Frédéric Létoffé a toutefois admis que ce délai de dix à quinze ans était moindre que les trente jusqu'alors prévus pour la rénovation complète de la cathédrale. Il explique ce raccourcissement par "l'élan mondial que l'on a et l'argent qui arrive", les promesses de dons atteignant déjà près d'un milliard d'euros, alors que le chantier initial devait s'étaler dans le temps pour des raisons de financement.

Parmi les questions qui vont occuper les experts dans un premier temps, figurent celle, prioritaire, du type de restauration. 

Faut-il reconstruire à l'identique ? "Là encore c'est compliqué parce qu'il y a la silhouette, 'la skyline' comme disent nos amis américains, et évidemment je pense que l'allure générale doit être absolument la même (...) maintenant est-ce qu'il faudra utiliser les mêmes technique de charpente qu'au 13e siècle ? Je n'en suis absolument pas persuadé", explique Maxime Cumunel, de l'Observatoire du patrimoine religieux. 

"Le choix des matériaux aussi demande du temps"

Si l'option de rebâtir à l'identique était finalement retenue, et alors qu'un véritable élan populaire en faveur d'une nouvelle charpente en bois semble notamment se dessiner, l'entreprise de Gaël Hamon pourrait s'avérer un atout inestimable. "On s'est rendu compte hier malgré les craintes que je pouvais avoir la veille qu'on a compilé énormément de données (sur Notre-Dame) en 25 ans et je pense qu'on a la totalité de la charpente en trois dimensions", se réjouit-il. "Donc on a un double numérique parfait des parties qui ont disparu et je pense que ça va être une très grande aide pour l'architecte des monuments historiques", poursuit-il évoquant des détails concernant "les sections de bois, les assemblages, les dispositions, les déformations" jusqu'aux "différentes reprises qui avaient été faites entre le 13e et 19e quand la flèche a été montée".
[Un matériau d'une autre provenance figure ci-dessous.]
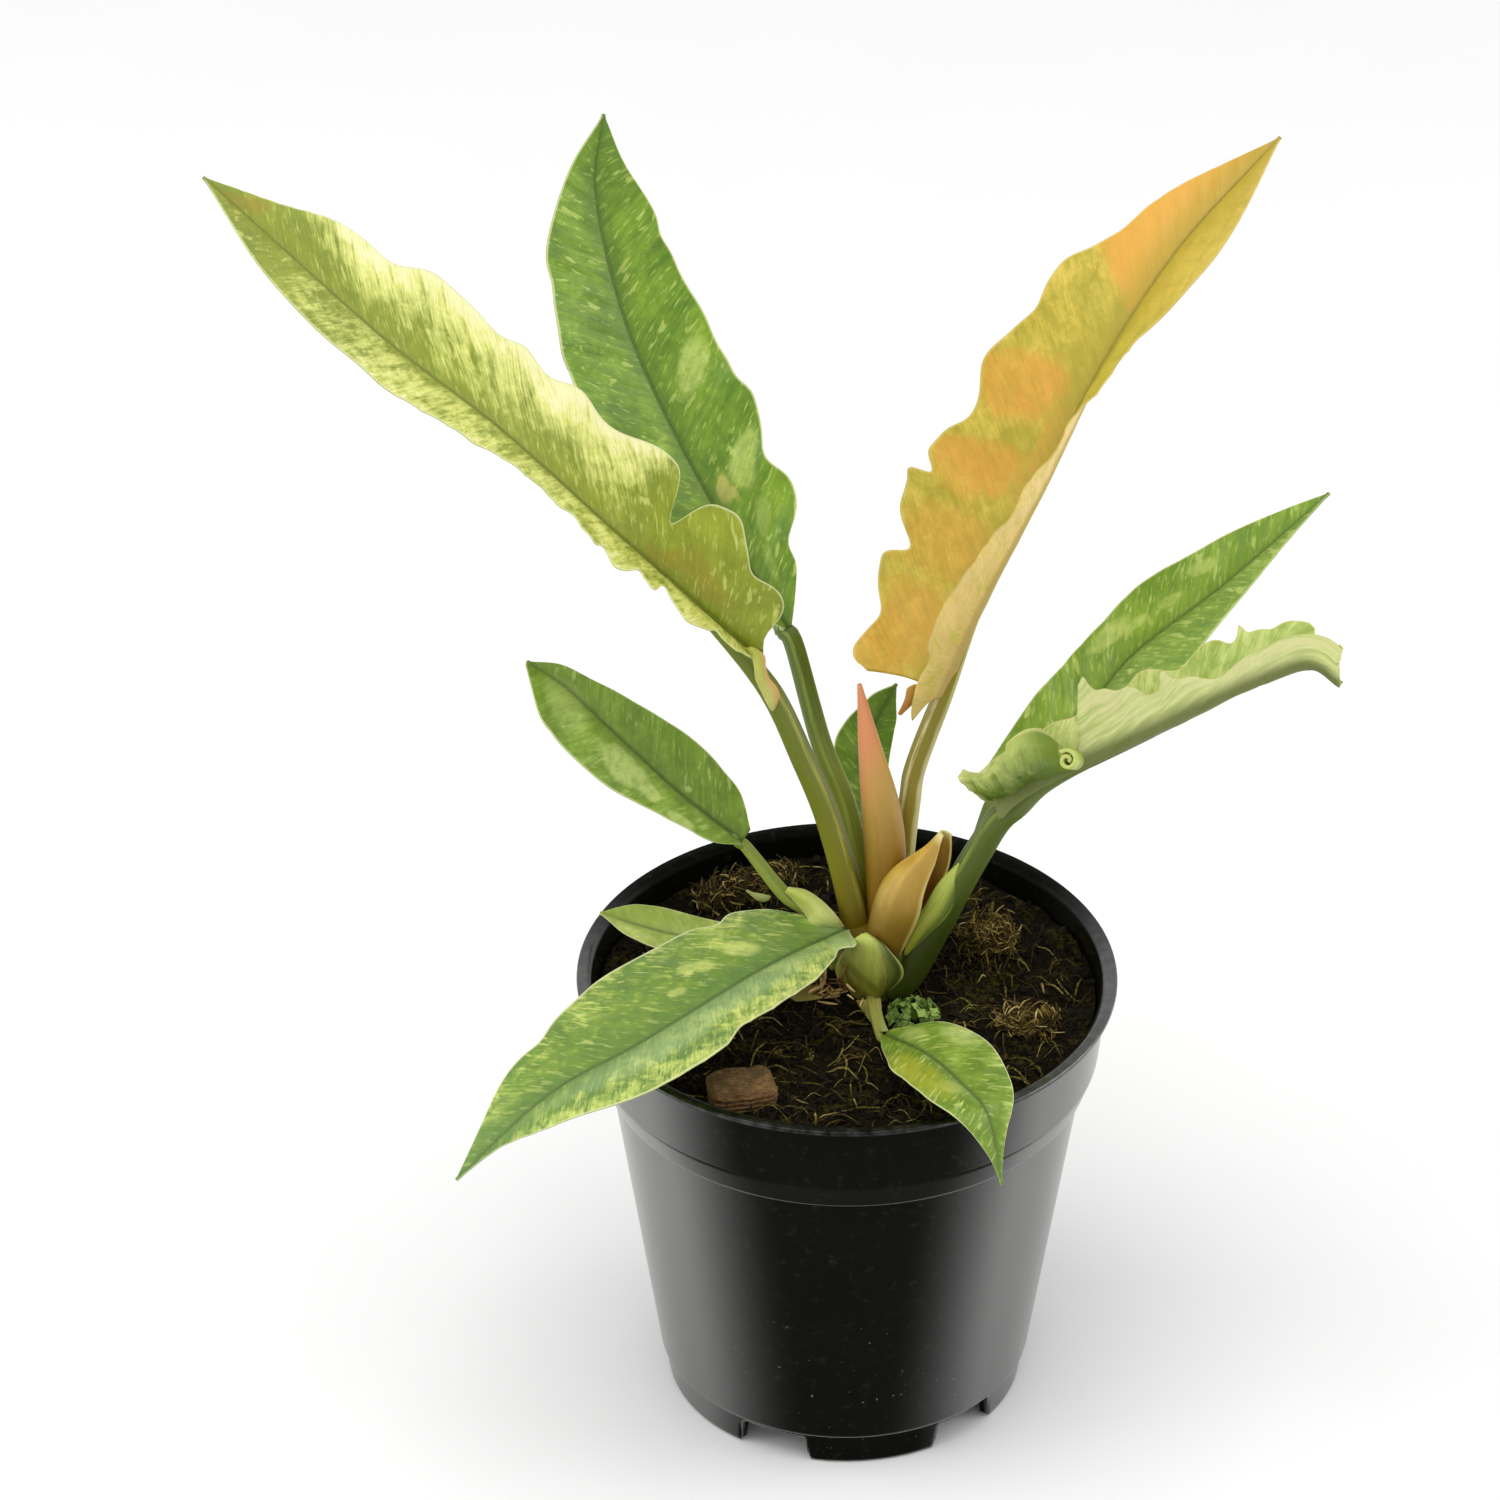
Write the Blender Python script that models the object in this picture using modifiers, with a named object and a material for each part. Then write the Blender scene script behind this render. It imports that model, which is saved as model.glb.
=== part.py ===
"""Ring of fire philodendron in a black nursery pot: ten leaves on stalks round a short stem."""
import bpy
import bmesh
import numpy as np
from math import cos, pi, radians, sin, tau
from mathutils import Matrix, Vector

MM = 0.001
GAP = 0.35  # clear space between neighbouring pieces, in mm like every size below
SOIL_GAP = 0.6  # between the soil and the pot's sloping wall
STEM_GAP = 0.46  # between the soil and the stem
SEAT_GAP = 0.63  # round each loose thing in its seat, at the lump's corners
BLADE_GAP = 0.77  # between a stalk's end and its blade
UNDER_GAP = 1.4  # the same where the stalk comes from under the blade

# The pot stands off the origin, so that the whole leaning plant's box is centred on it.
POT_X = 14.3
POT_Y = 2.2

# Nursery pot: a tapered wall, a flat rim over a band that is creased and turns in, and a foot ring.
POT_HEIGHT = 106.0
RIM_RADIUS = 60.0
RIM_WIDTH = 2.2
RIM_THICKNESS = 1.2
RIM_ROUNDING = 0.3
BAND_TOP_RADIUS = 58.0
CREASE_HEIGHT = 88.0
CREASE_RADIUS = 56.2
BAND_FOOT = 81.6
BAND_FOOT_RADIUS = 53.9
WALL_TOP_RADIUS = 52.8
WALL_FOOT_RADIUS = 41.8
FOOT_RADIUS = 40.0
FOOT_HEIGHT = 8.0
FOOT_WALL = 2.2
WALL = 1.6
FLOOR = 2.0
POT_SIDES = 48
NOTCH_BEARINGS = (-24, 42, 112, 180, 248)  # degrees from the front, to the right positive
NOTCH_WIDTH = 16.0
NOTCH_HEIGHT = 6.5
NOTCH_REACH = 12.0
DRAIN_RADIUS = 4.0
DRAIN_CIRCLE = 28.0

# Soil, filled to a little below the rim, and the short stem that every stalk grows from.
SOIL_BELOW_RIM = 5.7
SOIL_SWELL = 1.2
SOIL_DIP = 1.0
SOIL_RINGS = 7
SOIL_SIDES = 36
STEM_X = 8.0
STEM_Y = 7.0
STEM_SIDES = 16
# The stem's rings: height, centre x and y, radius.
STEM_RINGS = (
    (95.0, 8.0, 5.0, 5.0),
    (96.5, 8.0, 5.0, 7.0),
    (101.0, 7.5, 5.0, 8.0),
    (106.0, 7.5, 5.5, 9.4),
    (110.0, 8.0, 6.5, 10.3),
    (113.5, 8.0, 7.5, 10.1),
    (115.5, 8.0, 8.0, 8.4),
)
SOCKET_FLOOR = 109.5

BLADE_THICKNESS = 0.7
TIP_HALF_WIDTH = 0.6
RIB_FADE = 0.07  # share of the rib's length over which its thick foot thins out
HALF_COLUMNS = (0.12, 0.42, 0.72, 1.0)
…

Si l'expert, comme beaucoup d'autres, concède que les compétences existent dans notre pays dans tous ces corps de métiers pour rebâtir dans le respect des techniques ancestrales, là encore "cela demande du temps". Et de détailler : "Le choix de la pierre, du bois... du chêne par exemple mais pas n'importe lequel. Il faut savoir qu'un chêne fraîchement coupé, on ne peut pas l'utiliser tout de suite donc j'insiste, ça va demander du temps".